On the other hand if you are trying to avoid any of the deep pocket defendants having to pick up someone else’s tab, then you should require each of the liable defendants - typically the building company and the subcontracting companies and their owner/operators (personally), designers, pre-purchase inspectors, previous owners and the Council – to be insured as well as the homeowners. That way, there are no liable parties who aren’t good for their fair share of the damages unless one or more of the insurers fails. Of course requiring all of those parties to carry adequate insurance is probably a bit too much to ask.
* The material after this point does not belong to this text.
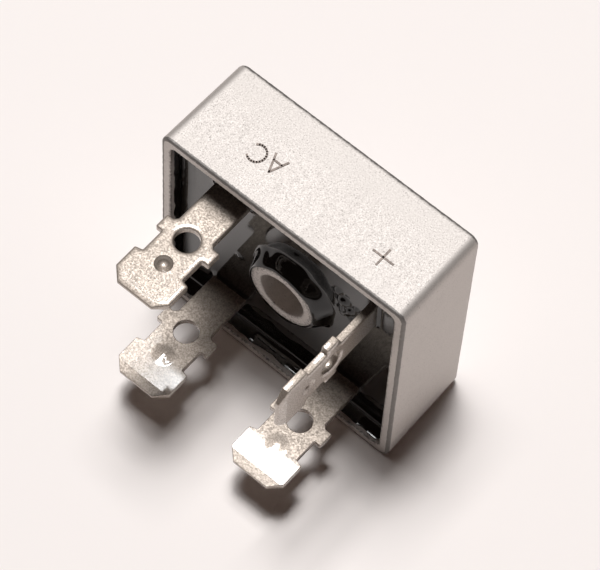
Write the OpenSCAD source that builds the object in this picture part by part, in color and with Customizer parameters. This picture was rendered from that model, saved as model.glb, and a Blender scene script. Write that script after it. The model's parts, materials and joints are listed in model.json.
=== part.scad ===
// Bridge rectifier in a metal case, standing on one side wall.
// +Z is up, the mounting face looks towards +Y and the terminals point to -Y.
// The origin is the centre of the mounting bore, on the mounting face.

/* [Case] */
// Outside width and height of the square case at its open rim
case_w = 28.5; // [27:0.1:36]
// Depth of the case, from the mounting face to the open rim
case_depth = 10.9; // [9.5:0.1:16]
// How far each outer wall leans in on its way to the mounting face
case_draft = 0.15; // [0:0.05:0.4]
// Thickness of the side walls at the rim
wall = 1.1; // [0.8:0.05:1.6]
// How much thicker each side wall has grown where it meets the floor
pocket_draft = 0.15; // [0:0.05:0.4]
// Thickness of the floor that carries the heat away
floor_t = 2; // [1.2:0.1:3]
// Radius of the four long corner edges
corner_r = 1.1; // [0.7:0.1:2]
// Radius of the pocket's four inner corners
pocket_r = 0.7; // [0.4:0.1:1.5]
// Rounding of the edge around the mounting face
base_round = 0.5; // [0.2:0.05:0.65]
// Rounding of the outer edge of the rim
rim_round = 0.25; // [0.1:0.05:0.5]

/* [Mounting tube] */
// Diameter of the bore for the mounting screw
bore_d = 5.2; // [4.4:0.1:5.8]
// Outside diameter of the tube around the bore
tube_d = 7.6; // [7:0.1:8.6]
// How far the end of the tube stands below the rim
tube_drop = 0.4; // [0:0.1:1.2]
// Chamfer where the bore opens at the end of the tube
bore_chamfer = 0.2; // [0.05:0.05:0.4]
// Rounding of the outer edge of the tube's end
tube_round = 0.25; // [0.1:0.05:0.4]

/* [Terminals] */
// Thickness of the strip that the terminals are stamped from
strip_t = 0.8; // [0.6:0.05:1]
// How far the tips stand out past the rim
reach = 11.8; // [10:0.1:16]
// Width of the push-on tab
tab_w = 6.35; // [5.6:0.05:7]
// Length of the push-on tab, tip to shoulder
tab_len = 3.7; // [3:0.1:4.5]
// Corner cut on each side of the tip
tip_cut = 1.15; // [0.6:0.05:1.6]
// Length of the bevels that thin the tip
bevel_len = 0.95; // [0.3:0.05:1.1]
// Depth of the bevel on each face of the tip
bevel_depth = 0.2; // [0.1:0.02:0.26]
// Length of the slanted shoulders behind the tab
shoulder_len = 0.2; // [0.1:0.05:0.8]
// Width of the waist between the tab and the ears
waist_w = 4.8; // [4.4:0.1:5.4]
// Length of the waist
waist_len = 2.6; // [2:0.1:3.4]
// Width across the pair of ears
ear_w = 6.3; // [5.8:0.1:7]
// Length of the ears
ear_len = 1.6; // [1:0.1:2]
// Length of the slanted step from the ears to the neck
ear_step = 0.4; // [0.2:0.05:0.6]
// Width of the neck that goes down into the potting
neck_w = 4.1; // [3.6:0.1:4.3]
// Diameter of the hole between the ears
eye_d = 2.5; // [1.8:0.1:2.8]
// How far the hole lies past the middle of the ears, towards the tip
eye_shift = 0.1; // [0:0.05:0.3]
// Depth of the rounded lead-in on the punched side of the hole
eye_lead = 0.35; // [0.05:0.05:0.4]
// Distance from the tip to the middle of the detent dimple
dimple_from_tip = 4; // [3:0.1:4.6]
// Diameter of the detent dimple where it is punched
dimple_d = 1.5; // [1.2:0.1:2]
// Depth of the detent dimple
dimple_depth = 0.45; // [0.3:0.05:0.5]
// Diameter of the bump that the dimple raises on the other face
bump_d = 2.6; // [1.6:0.1:2.8]
// Height of that bump
bump_h = 0.15; // [0.05:0.05:0.4]
// Inside radius of the bend between the neck and the foot
bend_r = 0.5; // [0.3:0.05:0.8]

/* [Terminal places] */
// Gap between the rim wall and the outer face of a terminal in either row
row_gap = 3.7; // [3:0.1:4.5]
// Gap between the rim wall and the near edge of a tab at either side
side_gap = 2.9; // [2:0.1:3.8]
// Gap between the rim wall and the outer face of the turned terminal
plus_face_gap = 3; // [2.4:0.1:3.8]
// Gap between the rim wall and the upper edge of the turned terminal's tab
plus_edge_gap = 2.5; // [2:0.1:3]

/* [Inside] */
// Thickness of the insulating sheet on the floor
sheet_t = 0.25; // [0.15:0.05:0.5]
// Clearance around the insulating sheet
sheet_clear = 0.2; // [0.1:0.05:0.5]
// Gap from the tube to the nearest foot or die
tube_gap = 1.2; // [0.8:0.1:1.5]
// Width of the arms of the feet
arm_w = 4.2; // [3.8:0.1:4.6]
// How far an arm reaches past the middle of the case
arm_reach = 2.3; // [2.1:0.1:3]
// Radius of the corners of the feet
arm_round = 0.5; // [0.2:0.1:1]
// Edge length of a silicon die
die_w = 4; // [3:0.1:4.2]
// Thickness of a silicon die
die_t = 0.3; // [0.2:0.05:0.5]
// Thickness of each solder layer
solder_t = 0.12; // [0.08:0.02:0.2]
// How far the solder stays inside the edge of the die
solder_inset = 0.2; // [0.1:0.05:0.4]

/* [Potting] */
// How far the flat middle of the potting lies below the rim
fill_drop = 2.1; // [1.6:0.1:2.8]
// Radius of the hollow curve in which the potting climbs the walls
creep_r = 1.3; // [0.8:0.1:1.5]
// How much of that curve is cut off where it would end in a knife edge
creep_cut = 0.15; // [0.05:0.05:0.3]
// Radius of the hollow curve around the tube
tube_creep_r = 1.2; // [0.8:0.1:1.4]
// Radius of the hollow curve around each terminal
neck_creep_r = 0.7; // [0.4:0.1:0.9]

/* [Hidden] */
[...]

Is compulsory insurance practical?
I am sceptical that we will ever see compulsory home building insurance. Apart from the difficulties I referred to above, it is important to remember that this insurance covers defects. In many if not most cases, the builder disputes liability for the alleged defects, because they were not attributable to him, or they were within the tolerances accepted by the industry, or they met the standards required by the building contract, or they were caused by the owners’ own lack of care or by the forces of nature. Insurers aren’t going to want to pay out merely on the basis of an assertion by the homeowners that may be successfully challenged.
So to be able to claim on the insurance, the owners still have to go through the dispute-resolution process. Therefore the main benefit they get out of the insurance is that there is a guaranteed payout at the end of the day, assuming they can prove their case. That payout would not be so certain if there is no Council or other deep pocket defendant in the firing line, or the Council’s liability is capped.